Tiessen learned from some of the best. Wendelstedt has been nominated for induction into the Baseball Hall of Fame for 2012. His son Hunter is also a major league umpire and was an instructor at the camp.

“I did a seminar with Jerry Layne (a Major League umpire) on handling situations — how to talk to both sides if a coach or manager believes a call is incorrect,” he said. “You have to keep things calm on the field.

“When Jerry Layne talks, not only do the students listen, so do major league managers because he is quite well respected.”

Major league umpire Ed Hickox, a detective with the Daytona Beach police, also dropped by to gives Tiessen and the students some pointers.

“He really got engaged,” Tiessen said. “He got in there and taught us how to work with our strike zones and our positioning. It was really neat to see a guy who has been umpiring for more than 20 years like that step in and get his hands dirty.”

Tiessen was also forced to deal with things he hasn’t seen in his young umpiring career.

“We were immersed in things that don’t happen every game,” Tiessen said. “Things like awarding bases on certain types of interference. Those are things that I learned but you call them so infrequently.

“I might see batters’ interference or catchers’ interference once a season and I was calling it every day at practice.

“I learned so much from the rulebook. That’s what I wanted to do.”

Tiessen played some ball as a youngster growing up.

He wasn’t bad, but he was never a prospect to play the game he loves professionally.

“I want to do something positive to contribute, to baseball and the community,” Tiessen said, who was on council during the initial plans to bring the Okotoks Dawgs to town. “You can associate this with what I did as a councillor for six years. You can’t win sometimes on council. So when it comes to controversy, I think I am a fairly balanced person and I can handle it.”

The two-week umpire camp wasn’t exactly like going to summer camp.
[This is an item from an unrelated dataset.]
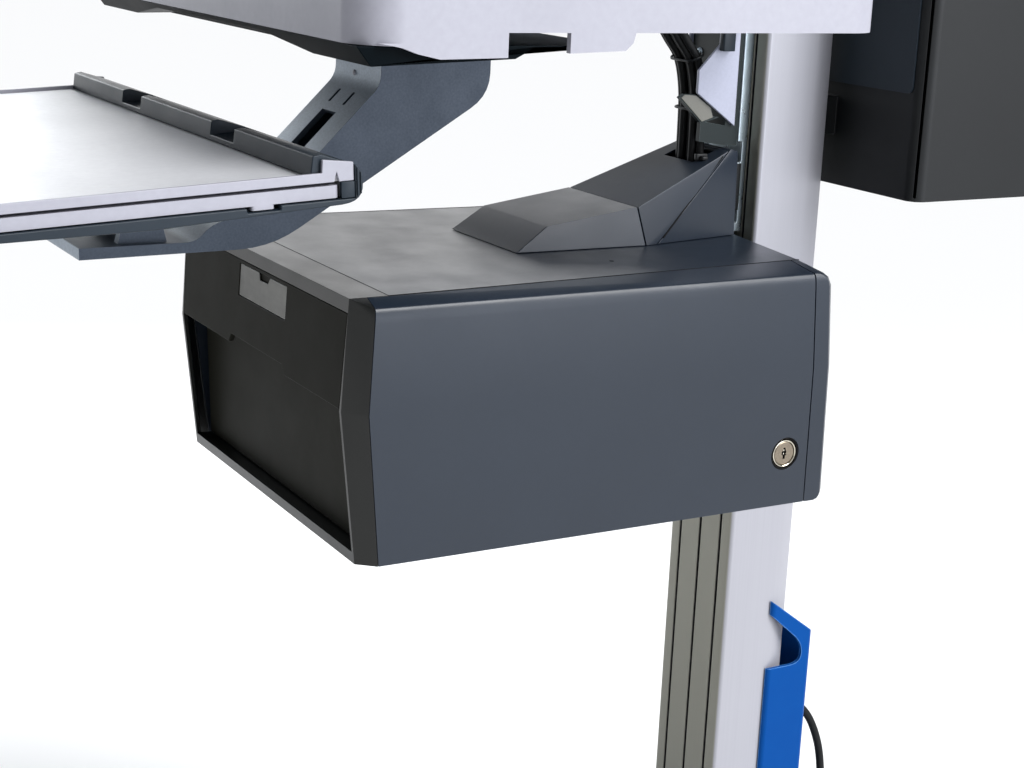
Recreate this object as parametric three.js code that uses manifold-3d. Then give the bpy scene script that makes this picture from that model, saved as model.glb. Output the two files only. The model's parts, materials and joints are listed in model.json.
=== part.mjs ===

It was a lot of work.

He wrote plenty of tests.

“I did pretty well — I think I was always in the 80s,” Tiessen said. “I still don’t know all of the rule book, but I know it a lot better than I did before.”

Tiessen also got to hear first-hand what happened when an umpire famously ejected a fan from a Brewers-Cardinals game in 2010.

“Bob Davidson was at the camp so I went up to him and asked ‘So what really happened,’” Tiessen said. “Well a fan had made a comment to the catcher and Bob told him (Cardinal catcher Yadier Molina) that he would take care of it. But the announcers on TV kept saying ‘The fan must be razzing the umpire.’ It had nothing to do with the umpire.”

Tiessen’s goal is to use the camp as a stepping-stone to earn national certification in Canada.

“The umpire school will help me reach that goal,” Tiessen said. “In the future, you will likely see me on the diamonds some day at a Dawgs game. Maybe not this year, but maybe in a year or two.”